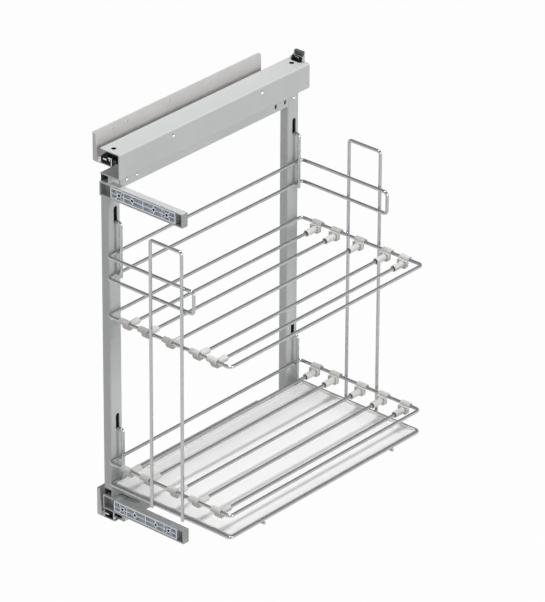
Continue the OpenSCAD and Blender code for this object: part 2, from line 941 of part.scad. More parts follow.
// The leg is a block with rounded lower corners, hollowed on the nose side.
module clip_leg() {
    inner_w = clip_w - 2 * leg_rim;
    inner_h = leg_long - leg_rim;
    difference() {
        along_y(saddle_in, saddle_in + leg_d) translate([-clip_w / 2, -leg_long]) intersection() {
            rounded_rect(clip_w, 2 * leg_long, leg_corner);
            square([clip_w, leg_long]);
        }
        along_y(saddle_in + leg_t, saddle_in + leg_d + over) translate([-inner_w / 2, -inner_h])
            rounded_rect(inner_w, 2 * inner_h, leg_corner - leg_rim);
    }
}

module clip_body() {
    along_x(-clip_w / 2, clip_w / 2) clip_section();
    clip_leg();
    translate([0, saddle_in, -rod_drop]) rotate([-90, 0, 0])
        cylinder(d = nose_d, h = nose_len - saddle_in);
    translate([0, saddle_in + leg_t, -rod_drop]) rotate([-90, 0, 0])
        cylinder(d1 = nose_d + root_more, d2 = nose_d, h = root_len);
}

module clip() {
    difference() {
        clip_body();
        translate([0, bore_start, -rod_drop]) rotate([-90, 0, 0])
            cylinder(d = rod_d + 2 * rod_fit, h = nose_len - bore_start + over);
        translate([0, nose_len - mouth_len, -rod_drop]) rotate([-90, 0, 0])
            cylinder(d = mouth_d, h = mouth_len + over);
    }
}

module clip_pair(share, z) {
    color(clip_plastic) translate([ring_x0 + ring_w * share, 0, z]) {
        translate([0, ring_y0, 0]) clip();
        translate([0, ring_y1, 0]) mirror([0, 1, 0]) clip();
    }
}

module divider_rod(share, z) {
    color(chrome) translate([ring_x0 + ring_w * share, ring_y0 + bore_start, z - rod_drop])
        rotate([-90, 0, 0]) cylinder(d = rod_d, h = ring_d - 2 * bore_start);
}

module upper_rod(i) {
    divider_rod(upper_rod_shares[i], upper_ring_z);
}

module upper_clips(i) {
    clip_pair(upper_rod_shares[i], upper_ring_z);
}

module lower_rod(i) {
    divider_rod(lower_rod_shares[i], lower_ring_z);
}

module lower_clips(i) {
    clip_pair(lower_rod_shares[i], lower_ring_z);
}

upper_profile();
lower_profile();
profile_rivets();
upper_fixed_rail();
lower_fixed_rail();
upper_middle_rail();
lower_middle_rail();
upper_moving_rail();
lower_moving_rail();
upper_outer_balls();
upper_inner_balls();
lower_outer_balls();
lower_inner_balls();
top_beam();
lower_beam();
top_rail();
bottom_rail();
front_upright();
rear_upright();
foot_plate();
upper_bracket();
lower_bracket();
frame_rivets();
beam_rivets();
upper_runner_end();
lower_runner_end();
rear_catch();
catch_bow();
upper_connector();
lower_connector();
side_rails();
upper_ring();
lower_ring();
tray_ring();
front_loop();
rear_loop();
upper_hooks();
lower_hooks();
tray_bars();
tray_panel();
upper_rod(0);  // upper_rod_1
upper_rod(1);  // upper_rod_2
upper_rod(2);  // upper_rod_3
upper_rod(3);  // upper_rod_4
upper_rod(4);  // upper_rod_5
upper_clips(0);  // upper_clips_1
upper_clips(1);  // upper_clips_2
upper_clips(2);  // upper_clips_3
upper_clips(3);  // upper_clips_4
upper_clips(4);  // upper_clips_5
lower_rod(0);  // lower_rod_1
lower_rod(1);  // lower_rod_2
lower_rod(2);  // lower_rod_3
lower_rod(3);  // lower_rod_4
lower_rod(4);  // lower_rod_5
lower_clips(0);  // lower_clips_1
lower_clips(1);  // lower_clips_2
lower_clips(2);  // lower_clips_3
lower_clips(3);  // lower_clips_4
lower_clips(4);  // lower_clips_5
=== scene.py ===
import json
import math

import bmesh
import bpy
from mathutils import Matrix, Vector, noise


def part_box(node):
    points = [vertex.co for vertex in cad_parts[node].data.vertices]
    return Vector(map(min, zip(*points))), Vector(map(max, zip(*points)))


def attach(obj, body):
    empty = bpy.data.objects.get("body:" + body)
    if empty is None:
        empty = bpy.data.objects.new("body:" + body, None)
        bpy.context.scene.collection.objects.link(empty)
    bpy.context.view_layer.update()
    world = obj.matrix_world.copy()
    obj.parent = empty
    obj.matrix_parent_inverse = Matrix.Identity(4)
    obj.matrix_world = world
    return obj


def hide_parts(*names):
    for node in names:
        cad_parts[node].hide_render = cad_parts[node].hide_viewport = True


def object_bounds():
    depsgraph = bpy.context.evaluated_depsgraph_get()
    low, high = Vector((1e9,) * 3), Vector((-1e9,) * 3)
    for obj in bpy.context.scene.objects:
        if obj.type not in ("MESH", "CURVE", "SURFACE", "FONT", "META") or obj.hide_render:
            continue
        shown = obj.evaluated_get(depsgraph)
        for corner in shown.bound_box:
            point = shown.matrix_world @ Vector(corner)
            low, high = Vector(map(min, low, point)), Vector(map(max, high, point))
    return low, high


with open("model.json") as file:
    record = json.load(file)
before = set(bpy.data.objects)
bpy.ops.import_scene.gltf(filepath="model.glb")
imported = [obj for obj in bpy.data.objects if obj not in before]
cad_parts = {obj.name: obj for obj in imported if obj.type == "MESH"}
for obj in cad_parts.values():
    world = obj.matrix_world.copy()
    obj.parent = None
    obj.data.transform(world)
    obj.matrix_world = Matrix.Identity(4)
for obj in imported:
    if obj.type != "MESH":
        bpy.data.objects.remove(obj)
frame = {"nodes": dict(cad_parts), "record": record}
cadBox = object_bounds()
nodes = frame["nodes"]

mm = 0.001


# Materials

def newMaterial(name):
    material = bpy.data.materials.new(name)
    material.use_nodes = True
    tree = material.node_tree
    shader = tree.nodes["Principled BSDF"]
    place = tree.nodes.new("ShaderNodeTexCoord")
    return material, tree, shader, place.outputs["Object"]


def noiseAt(tree, place, size, detail=2.0, roughness=0.5):
    cloud = tree.nodes.new("ShaderNodeTexNoise")
    cloud.inputs["Scale"].default_value = 1 / size
    cloud.inputs["Detail"].default_value = detail
    cloud.inputs["Roughness"].default_value = roughness
    tree.links.new(place, cloud.inputs["Vector"])
    return cloud.outputs["Fac"]


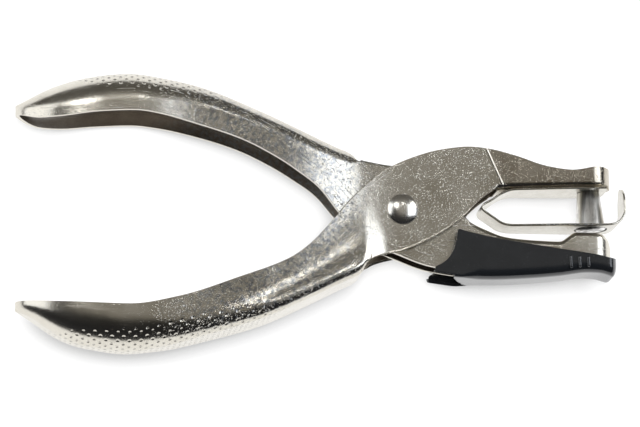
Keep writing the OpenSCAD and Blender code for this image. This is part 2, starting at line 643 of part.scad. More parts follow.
receiver_nose = 2.2;
module chip_receiver() {
    color(black_plastic) difference() {
        intersection() {
            linear_extrude(height = 2 * receiver_half, center = true) receiver_outline();
            receiver_plan(receiver_half, receiver_front, receiver_nose);
            receiver_end_view(receiver_half, receiver_floor, receiver_corner);
        }
        receiver_hollow();
        receiver_rear_opening();
    }
}

// Space for the jaw and the chips, open above
module receiver_hollow() {
    half = receiver_half - receiver_wall;
    front = receiver_front - receiver_wall;
    intersection() {
        linear_extrude(height = 2 * half, center = true) polygon(concat(
            [[front, 6], [front, receiver_floor_line[7][1] + 1.3]],
            [for (i = [len(receiver_floor_line) - 1:-1:0])
                receiver_floor_line[i] + [-0.9 * i / 7, receiver_wall]],
            [[0, receiver_floor + receiver_wall], [0, 6]]));
        receiver_plan(half, front, receiver_nose - receiver_wall);
        receiver_end_view(half, receiver_floor + receiver_wall, receiver_corner - receiver_wall);
    }
}

// Rear end of the floor, cut away between the sides on a curve
module receiver_rear_opening() {
    half = receiver_half - receiver_wall;
    intersection() {
        plan(concat([[0, -half]],
            [for (a = [-90:15:90]) [floor_start + floor_bow * cos(a), half * sin(a)]],
            [[0, half]]));
        end_view([[-half, 5], [half, 5], [half, -through], [-half, -through]]);
    }
}

// Places the part on its resting side, centred over its outline
low_y = min([for (p = punch_line) p[1]]);
high_y = max([for (p = die_line) p[1]]);
module placed() {
    translate([(handle_reach - tongue_reach) / 2, -(low_y + high_y) / 2, palm_half]) children();
}

placed() die_lever();
placed() punch_lever();
placed() pivot_rivet();
placed() pivot_bush();
placed() opening_spring();
placed() punch_pin();
placed() stripper_spring();
placed() stripper_blade();
placed() chip_receiver();
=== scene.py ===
import math

import bmesh
import bpy
import numpy as np
from mathutils import Matrix, Vector

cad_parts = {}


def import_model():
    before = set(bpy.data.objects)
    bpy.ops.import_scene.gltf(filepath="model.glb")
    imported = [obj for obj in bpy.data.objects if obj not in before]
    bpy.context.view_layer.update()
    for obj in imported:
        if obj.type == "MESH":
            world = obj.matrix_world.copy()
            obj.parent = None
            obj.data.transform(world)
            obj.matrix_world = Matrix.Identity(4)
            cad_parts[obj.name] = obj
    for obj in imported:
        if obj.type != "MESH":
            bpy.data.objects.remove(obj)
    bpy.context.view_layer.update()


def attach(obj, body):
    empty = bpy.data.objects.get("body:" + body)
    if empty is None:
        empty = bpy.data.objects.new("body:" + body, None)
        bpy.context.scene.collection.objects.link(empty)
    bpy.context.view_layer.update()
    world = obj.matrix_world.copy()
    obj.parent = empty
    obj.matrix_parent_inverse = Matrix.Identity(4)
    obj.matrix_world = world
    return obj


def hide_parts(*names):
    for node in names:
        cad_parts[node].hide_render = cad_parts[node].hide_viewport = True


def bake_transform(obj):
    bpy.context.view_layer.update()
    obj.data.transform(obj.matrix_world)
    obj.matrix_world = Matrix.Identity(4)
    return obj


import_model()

PIVOT = np.array([16.85, 0.814, 7.8])
MM = 0.001


def world(p):
    """A point of the punch in metres, in the frame of the CAD."""
    return (np.asarray(p, float) + PIVOT) * MM


# ---------------------------------------------------------------- sizes
REACH = 82.0                    # from the pivot back to the ends of the palms
SPREAD = 40.6                   # between the two palms' ends
PALM_W, PALM_D = 15.6, 9.2      # width and depth of a palm
SHEET = 0.9                     # thickness of the levers
PLAY = 0.1                      # between sheets that lie inside each other
R = REACH
TIP_Y = SPREAD / 2
PALM_Y = TIP_Y + 0.6
PALM = PALM_W / 2               # this and the next three are half widths
DIE_NECK = 3.1
PUNCH_NECK = DIE_NECK + PLAY + SHEET
PUNCH_JAW = 4.7
DIE_NOSE, PUNCH_NOSE = 45.2, 45.4
DIE_FACE = -4.4
PIN_X, PIN_Y = 41.1, -3.15      # middle of the pin's cutting end
PIN_R, DIE_R = 3.175, 3.315
DIE_JAW = DIE_R + PLAY + SHEET
SWING = math.hypot(PIN_X, PIN_Y)
# The pin leans so that it stands square to the die when it goes through it
LEAN = math.degrees(math.asin((SHEET / 2 - DIE_FACE) / SWING) - math.asin(-PIN_Y / SWING))
DIE_X = math.sqrt(SWING ** 2 - (DIE_FACE - SHEET) ** 2)
DIE_LAND = DIE_X - DIE_R - 0.4  # where the raised land round the die hole begins
STRIP = 0.45                    # thickness of the stripper
TONGUE_X, TONGUE_Y = 48.3, 5.8
FLOOR_Y = -14.9                 # underside of the receiver
REC_WALL = 0.9
REC_HALF = DIE_JAW + PLAY + REC_WALL
REC_FRONT = 46.3


def jaw_y(x):
    """The underside of the upper jaw's web."""
    return 5.5 - 0.024 * (PUNCH_NOSE - x)


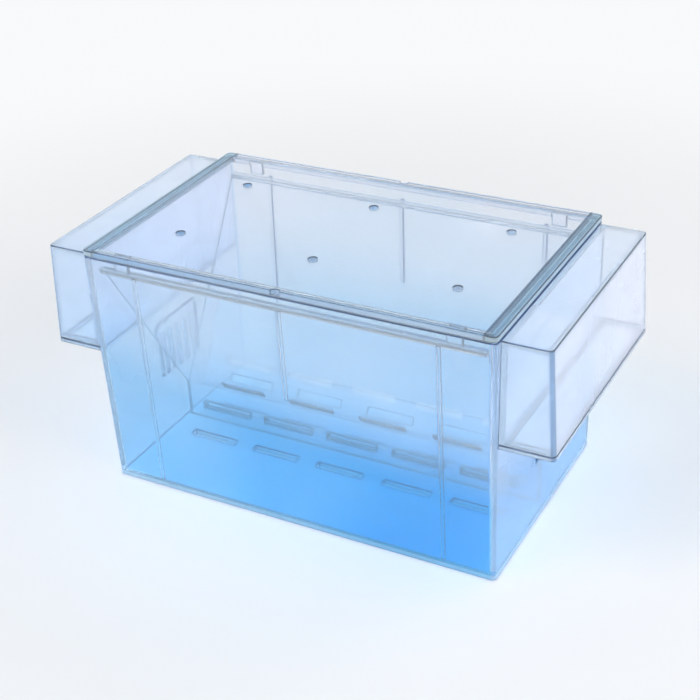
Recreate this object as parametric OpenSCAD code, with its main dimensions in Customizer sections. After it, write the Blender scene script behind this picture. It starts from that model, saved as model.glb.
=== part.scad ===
// Floating breeding trap: a clear tank with an air chamber on each end, a flat lid and
// a removable V-shaped insert that newborn fry drop through.
// X is the tank's length, Y its width and Z is up. The origin is under the middle of
// the tank, on the plane that the tank stands on.

/* [Tank] */
// Length of the tank along its rim, outside
tank_l = 161; // [130:1:200]
// Width of the tank across its rim, outside
tank_w = 100; // [85:1:130]
// Height of the tank from the floor it stands on to its rim
tank_h = 96.1; // [85:0.1:120]
// Thickness of the tank's walls
wall_t = 2.2; // [1.6:0.1:3]
// Thickness of the tank's floor
floor_t = 2.4; // [1.8:0.1:3.5]
// How far each end wall leans in from the rim to the foot
end_draft = 0.9; // [0.3:0.1:2]
// How far each long wall leans in from the rim to the foot
side_draft = 2.4; // [1:0.1:3]
// Radius of the upright corners, outside
corner_r = 1.8; // [1:0.1:3]
// Radius of the upright corners, inside
inner_corner_r = 1; // [0.5:0.1:2]

/* [Wall ribs] */
// Width of the upright ribs on the long walls
rib_w = 1.4; // [1:0.1:2.5]
// How far the ribs stand out from the wall
rib_d = 0.8; // [0.4:0.1:1.2]
// Distance from the end of the tank to the middle of each outer rib
rib_end = 20.9; // [19:0.1:35]
// Distance from the rim to the top of the ribs
rib_top_gap = 5.8; // [4:0.1:12]
// Length of the short rib in the middle of each long wall
mid_rib_h = 36; // [20:1:50]

/* [End vents] */
// Width of the raised arch round the vents, outside
arch_w = 29; // [22:0.1:40]
// Height of the arch's top above the foot of the tank
arch_top = 51.6; // [46:0.1:54]
// Height of the arch from the feet of its legs to its top
arch_h = 24.5; // [22:0.5:27]
// Width of the arch's rib
arch_rib_w = 1.8; // [1:0.1:2.5]
// Radius of the arch's shoulders, outside
arch_corner_r = 3; // [2.6:0.1:8]
// How far the arch stands out from the end wall
arch_d = 1; // [0.4:0.1:1.2]
// Number of vent slots in each end wall
vent_count = 5; // [3:1:6]
// Width of a vent slot
vent_w = 1.8; // [1:0.1:2.2]
// Height of a vent slot
vent_h = 18.5; // [12:0.5:20]

/* [Floor slots] */
// Length of a floor slot
floor_slot_l = 20; // [12:0.5:22]
// Width of a floor slot
floor_slot_w = 3; // [1.5:0.1:3.8]
// Distance between the middles of neighbouring slots in a row
floor_slot_pitch = 28.7; // [24:0.1:34]
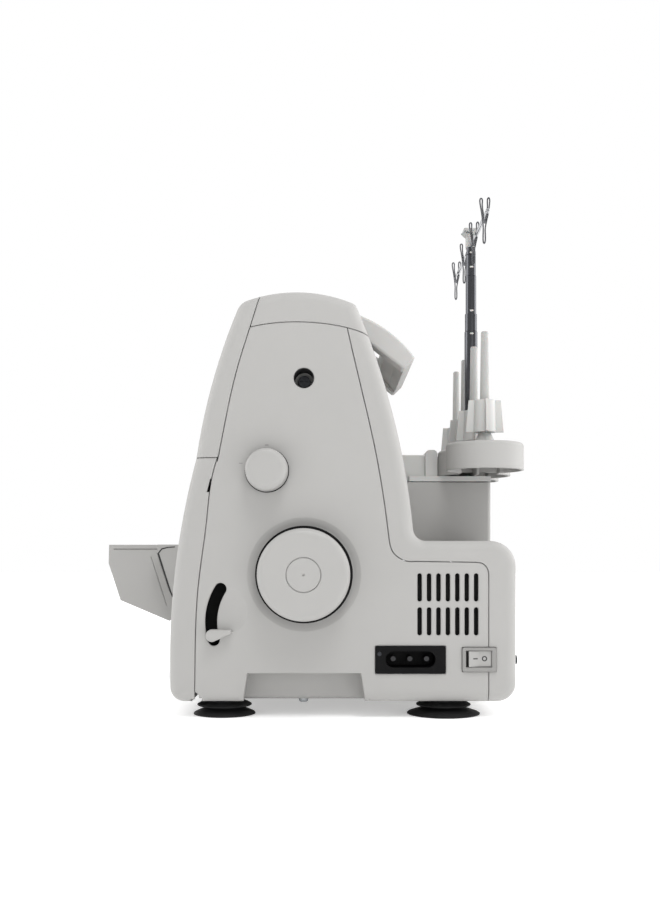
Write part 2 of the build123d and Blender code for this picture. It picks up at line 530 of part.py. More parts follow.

• [GIVEN EXERCISE] Start with the line that holds "sides on a curve" and finish with the line that holds "cad_parts[obj.name] = obj". Transcribe each line in between exactly, and those two as well.

• [SOLUTION]
// Rear end of the floor, cut away between the sides on a curve
module receiver_rear_opening() {
    half = receiver_half - receiver_wall;
    intersection() {
        plan(concat([[0, -half]],
            [for (a = [-90:15:90]) [floor_start + floor_bow * cos(a), half * sin(a)]],
            [[0, half]]));
        end_view([[-half, 5], [half, 5], [half, -through], [-half, -through]]);
    }
}

// Places the part on its resting side, centred over its outline
low_y = min([for (p = punch_line) p[1]]);
high_y = max([for (p = die_line) p[1]]);
module placed() {
    translate([(handle_reach - tongue_reach) / 2, -(low_y + high_y) / 2, palm_half]) children();
}

placed() die_lever();
placed() punch_lever();
placed() pivot_rivet();
placed() pivot_bush();
placed() opening_spring();
placed() punch_pin();
placed() stripper_spring();
placed() stripper_blade();
placed() chip_receiver();
=== scene.py ===
import math

import bmesh
import bpy
import numpy as np
from mathutils import Matrix, Vector

cad_parts = {}


def import_model():
    before = set(bpy.data.objects)
    bpy.ops.import_scene.gltf(filepath="model.glb")
    imported = [obj for obj in bpy.data.objects if obj not in before]
    bpy.context.view_layer.update()
    for obj in imported:
        if obj.type == "MESH":
            world = obj.matrix_world.copy()
            obj.parent = None
            obj.data.transform(world)
            obj.matrix_world = Matrix.Identity(4)
            cad_parts[obj.name] = obj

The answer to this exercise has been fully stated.